LAUSR

Photo-assisted strategies have demonstrated compelling prospects for addressing critical challenges of polysulfides shuttle and sluggish reaction kinetics in lithium-sulfur batteries (LSBs), but a spatial shielding effect is inevitable to impede bidirectional redox kinetics of polysulfides with conventional heterojunction photoelectrodes. Herein, a local charge separation strategy enhanced by photoelectronic effect is developed with titanium-vacancy defective TiO2 (Tiv-TiO2) photoelectrodes for enhancing surface potentials, promoting photogenerated electron/hole separation, and optimizing bidirectional sulfur redox kinetics in photo-assisted LSBs (PA-LSBs).

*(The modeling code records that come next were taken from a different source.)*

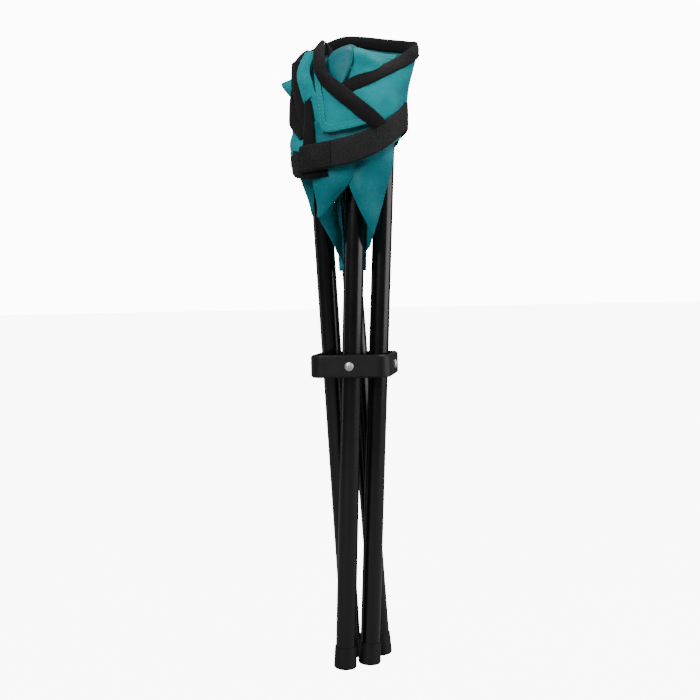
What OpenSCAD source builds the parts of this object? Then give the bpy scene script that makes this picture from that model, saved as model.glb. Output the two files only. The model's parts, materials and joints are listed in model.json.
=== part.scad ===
// Folding four-legged camp stool, shown folded and tied.
// Origin: on the ground, on the axis of the hub. +Z up, -Y is the front.
// The legs form a pinwheel: each one turns on a screw through one wall of the
// hub, and every leg is the front one turned by a quarter turn more.

/* [Legs] */
// Outer diameter of a leg tube
tube_od = 19; // [16:0.5:21]
// Wall of a leg tube
tube_wall = 1; // [0.8:0.1:1.5]
// Tube above its pivot screw
leg_up = 288; // [230:1:304]
// Tube below its pivot screw
leg_down = 287; // [230:1:350]

/* [Lean of the folded legs, in degrees] */
// Front leg, in its plane of swing
front_lean = 2.5; // [2:0.1:4]
// Right leg, in its plane of swing
right_lean = 1.5; // [1:0.1:3]
// Rear leg, in its plane of swing
rear_lean = 3.2; // [2:0.1:4]
// Left leg, in its plane of swing
left_lean = 2.6; // [2:0.1:4]
// Right leg, outwards at its top
right_splay = 2.7; // [0:0.1:3]
// Left leg, outwards at its top
left_splay = 2.1; // [0:0.1:3]

/* [Hub] */
// Width across the flat walls
hub_w = 77; // [74:1:90]
// Height of the band
hub_h = 21.5; // [16:0.5:26]
// Wall of the band
hub_wall = 3.2; // [2.4:0.1:4]
// Outer radius of its upright corners
hub_corner = 12; // [6:1:16]
// Chamfer round its upper and lower edges
hub_chamfer = 1.6; // [0.5:0.1:2.4]
// Distance of each leg's axis from the hub's axis
leg_offset = 22.5; // [21:0.5:26]

/* [Pivots] */
// Diameter of the pivot screw
screw_d = 4.9; // [4:0.1:6]
// Radial clearance of the bores that turn on the screw
bore_gap = 0.05; // [0.02:0.01:0.1]
// Diameter of the screw's pan head
head_d = 8.3; // [7.6:0.1:11]
// Height of the pan head
head_h = 2.6; // [2:0.1:3.5]
// Nut across its flats
nut_af = 8; // [7:0.1:9]
// Height of the nut
nut_h = 4.8; // [4:0.1:6]
// Diameter of the saddle washers beside the tube
saddle_d = 14; // [11:0.5:16]
// Thickness of the inner saddle at its thinnest
saddle_t = 1.8; // [1.2:0.1:3]
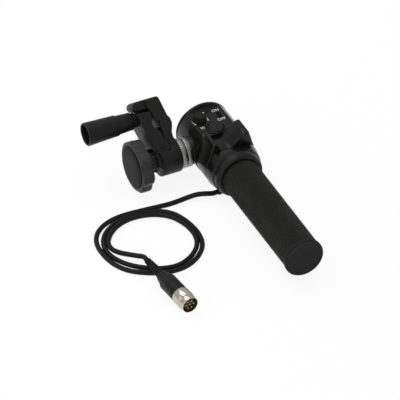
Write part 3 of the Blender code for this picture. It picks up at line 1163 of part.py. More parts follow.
def make_moving_jaw(clamp):
    """Moving jaw with its knuckle, forked round the clamp screw, and its hinge pin."""
    pivot = empty("jaw_pivot", clamp, (HINGE_X, 0.0, HINGE_HEIGHT))
    outline = [(x - HINGE_X, z - HINGE_HEIGHT) for x, z in moving_jaw_outline()]
    jaw = extruded("moving_jaw", [outline], CLAMP_DEPTH, pivot, (0.0, 0.0, 0.0),
                   finish=CLAMP_PAINT)
    knuckle = cylinder("knuckle", KNUCKLE_RADIUS, KNUCKLE_DEPTH, pivot, (0.0, 0.0, 0.0),
                       ALONG_Y)
    web_height = CHEEK_RADIUS + KNUCKLE_RADIUS / 2
    web = box("knuckle_web", (2 * KNUCKLE_RADIUS - JAW_SLIT / 2, KNUCKLE_DEPTH, web_height), pivot,
              (0.0, 0.0, web_height / 2))
    join(jaw, web, knuckle)
    fork = box("fork_slot", (4 * HUB_WIDTH, 2 * (SCREW_RADIUS + CLEARANCE), HUB_RADIUS), pivot,
               (0.0, 0.0, SCREW_HEIGHT - HINGE_HEIGHT - SCREW_RADIUS - CLEARANCE
                + HUB_RADIUS / 2))
    cut(jaw, fork, cylinder("knuckle_bore", HINGE_PIN_RADIUS + CLEARANCE, 2 * CLAMP_DEPTH,
                            pivot, (0.0, 0.0, 0.0), ALONG_Y))
    cylinder("jaw_hinge_pin", HINGE_PIN_RADIUS, CLAMP_DEPTH, clamp,
             (HINGE_X, 0.0, HINGE_HEIGHT), ALONG_Y, BRIGHT_STEEL)
    return jaw


def make_clamp_screw(clamp):
    """Thrust washer, screw and barrel knob with its hollow end."""
    axis = (0.0, 0.0, SCREW_HEIGHT)
    bore = SCREW_RADIUS + CLEARANCE
    turned("thrust_washer",
           tube_profile(THRUST_RIGHT_X, THRUST_LEFT_X, THRUST_WASHER_RADIUS, bore),
           clamp, axis, ALONG_X, BRIGHT_STEEL, sides=KNOB_SIDES)
    floor = BARREL_LEFT_X + BARREL_HOLLOW_DEPTH
    turned("clamp_knob",
           [(BARREL_NOSE_RADIUS, NECK_RIGHT_X), (BARREL_NECK_RADIUS, NECK_LEFT_X),
            (BARREL_STEP_RADIUS, NECK_LEFT_X),
            (BARREL_END_RADIUS, BARREL_LEFT_X + BARREL_RIM_CHAMFER),
            (BARREL_END_RADIUS - BARREL_RIM_CHAMFER, BARREL_LEFT_X),
            (BARREL_HOLLOW_RADIUS, BARREL_LEFT_X), (BARREL_HOLLOW_RADIUS, floor),
            (bore, floor), (bore, NECK_RIGHT_X)],
           clamp, axis, ALONG_X, BLACK_SATIN, sides=KNOB_SIDES)
    head_right = floor - CLEARANCE
    head_left = head_right - SCREW_HEAD_LENGTH
    head_middle = mid(head_left, head_right)
    screw = cylinder("clamp_screw", SCREW_RADIUS, SCREW_END_X - head_middle, clamp,
                     (mid(SCREW_END_X, head_middle), 0.0, SCREW_HEIGHT), ALONG_X, BRIGHT_STEEL)
    head = cylinder("screw_head", SCREW_HEAD_RADIUS, SCREW_HEAD_LENGTH, clamp,
                    (head_middle, 0.0, SCREW_HEIGHT), ALONG_X)
    socket = cylinder("screw_socket", SCREW_SOCKET_RADIUS, SCREW_HEAD_LENGTH, clamp,
                      (head_left, 0.0, SCREW_HEIGHT), ALONG_X, sides=HEX_SIDES)
    join(screw, head)
    return cut(screw, socket)


def make_gland(root):
    """Flanged cable gland in the front ring's underside."""
    inner = GLAND_X + GLAND_LENGTH / 2
    outer = GLAND_X - GLAND_LENGTH / 2
    turned("cable_gland",
           [(CORD_RADIUS + CLEARANCE, inner), (GLAND_RADIUS, inner), (GLAND_RADIUS, outer),
            (CORD_RADIUS + CLEARANCE, outer)],
           root, (0.0, GLAND_Y, GLAND_HEIGHT - HEAD_RADIUS), ALONG_X, BLACK_RUBBER,
           sides=SMALL_SIDES)


def smooth_route(points, spacing):
    """Read evenly spaced points from a smooth curve through a route's own points."""
    route = [Vector(point) for point in points]
    ends = [2 * route[0] - route[1], *route, 2 * route[-1] - route[-2]]
    dense = []
    for a, b, c, d in zip(ends, ends[1:], ends[2:], ends[3:]):
        for i in range(CURVE_STEPS):
            t = i / CURVE_STEPS
            dense.append(0.5 * ((2 * b) + (c - a) * t + (2 * a - 5 * b + 4 * c - d) * t ** 2
                                + (3 * b - a - 3 * c + d) * t ** 3))
    dense.append(route[-1])
    lengths = [0.0]
    for a, b in zip(dense, dense[1:]):
        lengths.append(lengths[-1] + (b - a).length)
    count = max(2, round(lengths[-1] / spacing))
    smooth = []
    index = 0
    for i in range(count + 1):
        target = lengths[-1] * i / count
        while index < len(dense) - 2 and lengths[index + 1] < target:
            index += 1
        span = lengths[index + 1] - lengths[index]
        smooth.append(dense[index].lerp(dense[index + 1], (target - lengths[index]) / span))
    return smooth


def plug_height():
    """Give the height of the plug's axis, its coupling ring lying on the table."""
    return COUPLING_RADIUS + CORD_LIFT


def make_cord(root):
    """Cord from the gland round its turns on the table to the plug's boot."""
    start = Vector((GLAND_X - GLAND_LENGTH / 2 - CLEARANCE, GLAND_Y, GLAND_HEIGHT))
    turn = math.radians(PLUG_TURN_DEG)
    ahead = Vector((math.sin(turn), -math.cos(turn), 0.0))
    end = Vector((PLUG_BACK_X, PLUG_BACK_Y, plug_height())) - ahead * CLEARANCE
    after_gland = start - Vector((CORD_LEAD, 0.0, 0.0))
    before_boot = end - ahead * CORD_LEAD
    lying = smooth_route([after_gland, *CORD_ROUTE, before_boot], CORD_POINT_SPACING)
    points = [start, *lying, end]
    wire("cord", points, CORD_RADIUS, root, (0.0, 0.0, -HEAD_RADIUS), BLACK_RUBBER)


def boot_profile():
    """Ribbed, tapering outer side of the plug's boot, front to back, then its bore."""
    outer = []
    pitch = BOOT_LENGTH / BOOT_RIBS
    for rib in range(BOOT_RIBS):
        front = BOOT_LENGTH - rib * pitch
        share = front / BOOT_LENGTH
        radius = BOOT_REAR_RADIUS + (BOOT_FRONT_RADIUS - BOOT_REAR_RADIUS) * share
        outer.append((radius, front))
        outer.append((radius, front - pitch * BOOT_RIB_SHARE))
        outer.append((radius - BOOT_RIB_DEPTH, front - pitch * BOOT_RIB_SHARE - BOOT_RIB_SLOPE))
        outer.append((radius - BOOT_RIB_DEPTH, front - pitch + BOOT_RIB_SLOPE))
    outer.append((BOOT_REAR_RADIUS - BOOT_RIB_DEPTH, 0.0))
    return [(0.0, BOOT_LENGTH), *outer, (0.0, 0.0)]


def make_plug(root):
    """Cable plug: ribbed boot, neck, shell, coupling ring, contact body and pins."""
    plug = empty("plug_axis", root, (PLUG_BACK_X, PLUG_BACK_Y, plug_height() - HEAD_RADIUS),
                 (math.pi / 2, 0.0, math.radians(PLUG_TURN_DEG)))
    here = (0.0, 0.0, 0.0)
    turned("plug_boot", boot_profile(), plug, here, UPRIGHT, BLACK_RUBBER, closed=False,
           sides=SMALL_SIDES)
    neck_rear = BOOT_LENGTH + CLEARANCE
    neck_front = neck_rear + NECK_LENGTH
    neck_radius = SHELL_RADIUS - SHELL_CHAMFER
    turned("plug_neck",
           [(0.0, neck_front), (neck_radius, neck_front), (NECK_REAR_RADIUS, neck_rear),
            (0.0, neck_rear)],
           plug, here, UPRIGHT, BLACK_SATIN, closed=False, sides=KNOB_SIDES)
    shell_rear = neck_front + CLEARANCE
    shell_front = shell_rear + SHELL_LENGTH
    tail_bore = CONTACT_BODY_RADIUS + CLEARANCE
    shell_floor = shell_rear + SHELL_WALL
    turned("plug_shell",
           [(0.0, shell_floor), (tail_bore, shell_floor), (tail_bore, shell_front),
            (SHELL_RADIUS, shell_front), (SHELL_RADIUS, shell_rear + SHELL_CHAMFER),
            (SHELL_RADIUS - SHELL_CHAMFER, shell_rear), (0.0, shell_rear)],
           plug, here, UPRIGHT, BLACK_SATIN, closed=False, sides=KNOB_SIDES)
    ring_rear = shell_front + CLEARANCE
    ring_front = ring_rear + COUPLING_LENGTH
    ring_bore = COUPLING_RADIUS - COUPLING_WALL
    turned("coupling_ring",
           [(ring_bore, ring_front), (COUPLING_RADIUS - CLEARANCE, ring_front),
            (COUPLING_RADIUS, ring_front - CLEARANCE), (COUPLING_RADIUS, ring_rear),
            (tail_bore, ring_rear), (tail_bore, ring_rear + COUPLING_LIP),
            (ring_bore, ring_rear + COUPLING_LIP)],
           plug, here, UPRIGHT, NICKEL, sides=KNOB_SIDES)
    body_front = ring_front - CONTACT_RECESS
    body_rear = shell_front - CONTACT_BODY_TAIL
    body = cylinder("contact_body", CONTACT_BODY_RADIUS, body_front - body_rear, plug,
                    (0.0, 0.0, mid(body_front, body_rear)), finish=BLACK_SATIN,
                    sides=KNOB_SIDES)
    pin_base = body_front + PIN_PROUD - PIN_LENGTH / 2
    for index in range(PIN_COUNT):
        angle = 2 * math.pi * index / (PIN_COUNT - 1)
        radius = PIN_CIRCLE_RADIUS if index < PIN_COUNT - 1 else 0.0
        spot = (radius * math.cos(angle), radius * math.sin(angle), pin_base)
        cut(body, cylinder("pin_bore_" + str(index), PIN_RADIUS + CLEARANCE,
                           PIN_LENGTH + 2 * CLEARANCE, plug, spot,
                           sides=PIN_SIDES))
        cylinder("contact_pin_" + str(index + 1), PIN_RADIUS, PIN_LENGTH, plug, spot,
                 finish=BRASS, sides=PIN_SIDES)


def main():
    """Build the whole part."""
    root = empty("zoom_demand_root", None, (CENTRE_X, CENTRE_Y, CENTRE_Z))
    casing = make_casing(root)
    make_board_posts(root, casing)
    make_back_cover(root)
    make_panel(root)
    make_dial(root)
    make_switch(root)
    make_button(root)
    make_board(root)
    make_thumb_rocker(root)
    make_journal(root)
    make_zoom_potentiometer(root)
    make_front_ring(root)
    make_collar(root)
    make_grip(root)
    clamp = empty("clamp_pivot", root, (0.0, 0.0, 0.0), (-CLAMP_LEAN, 0.0, 0.0))
    make_swivel(root, clamp)
    make_star_knob(clamp)
    make_clamp_body(clamp)
    make_moving_jaw(clamp)
    make_clamp_screw(clamp)
    make_gland(root)
    make_cord(root)
    make_plug(root)


clear_scene()
PARTS = new_collection("zoom_demand")
CUTTERS = new_collection("cutters")
main()
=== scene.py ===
"""Visual model of a hand-grip zoom demand with its bar clamp and control cable.

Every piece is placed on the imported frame: the grip runs along Y, the clamp leans back about the
swivel along X, and the table is the plane Z = 0. Sizes are in millimetres, which the modelling
functions turn to the frame's metres. Only the studio is laid out in metres.
"""
import logging
import math
from contextlib import contextmanager
from dataclasses import dataclass, field
from enum import Enum
from typing import Any, Iterator, Sequence

import bmesh
import bpy
from mathutils import Matrix, Vector


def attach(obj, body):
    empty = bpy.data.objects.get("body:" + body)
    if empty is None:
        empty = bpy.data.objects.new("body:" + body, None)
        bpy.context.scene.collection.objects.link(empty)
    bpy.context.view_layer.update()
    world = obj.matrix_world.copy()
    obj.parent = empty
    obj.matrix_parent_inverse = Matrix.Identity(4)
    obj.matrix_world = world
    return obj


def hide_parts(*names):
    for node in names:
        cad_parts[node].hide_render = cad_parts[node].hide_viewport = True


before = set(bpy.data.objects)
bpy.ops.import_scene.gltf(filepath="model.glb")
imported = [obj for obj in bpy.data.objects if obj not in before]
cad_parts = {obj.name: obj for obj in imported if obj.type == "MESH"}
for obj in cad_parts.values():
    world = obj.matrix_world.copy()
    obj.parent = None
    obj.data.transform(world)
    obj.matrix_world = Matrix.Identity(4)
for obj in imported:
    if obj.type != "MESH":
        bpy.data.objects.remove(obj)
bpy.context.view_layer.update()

LOG = logging.getLogger("zoom_demand")
MM = 0.001

Point = tuple[float, float]
Profile = Sequence[Point]
Shape = bpy.types.Object
Socket = bpy.types.NodeSocket
Tree = bpy.types.NodeTree

# Axes that a turned piece or an outline, modelled about Z, is laid in
UPRIGHT = Matrix()
ALONG_X = Matrix.Rotation(math.pi / 2, 4, "Y")
ALONG_Y = Matrix.Rotation(-math.pi / 2, 4, "X")
OUTLINE_UPRIGHT = Matrix.Rotation(math.pi / 2, 4, "X")
OUTLINE_SIDEWAYS = Matrix(((0, 0, 1, 0), (1, 0, 0, 0), (0, 1, 0, 0), (0, 0, 0, 1)))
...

Therefore, the chemical interactions of Tiv-TiO2 with polysulfides are intensified, significantly lowering lithiation/delithiation energy barriers and mitigating the shuttle effect. The resulting PA-LSBs achieve an exceptional cyclability of a minimal capacity decay rate of 0.056% per cycle over 400 cycles at 2C under light irradiation. This work not only provides rational designs of high-adsorption and fast-kinetic catalysts in PA-LSBs, but also highlights the transformative potential of light-energy coupling in advancing next-generation energy storage technologies.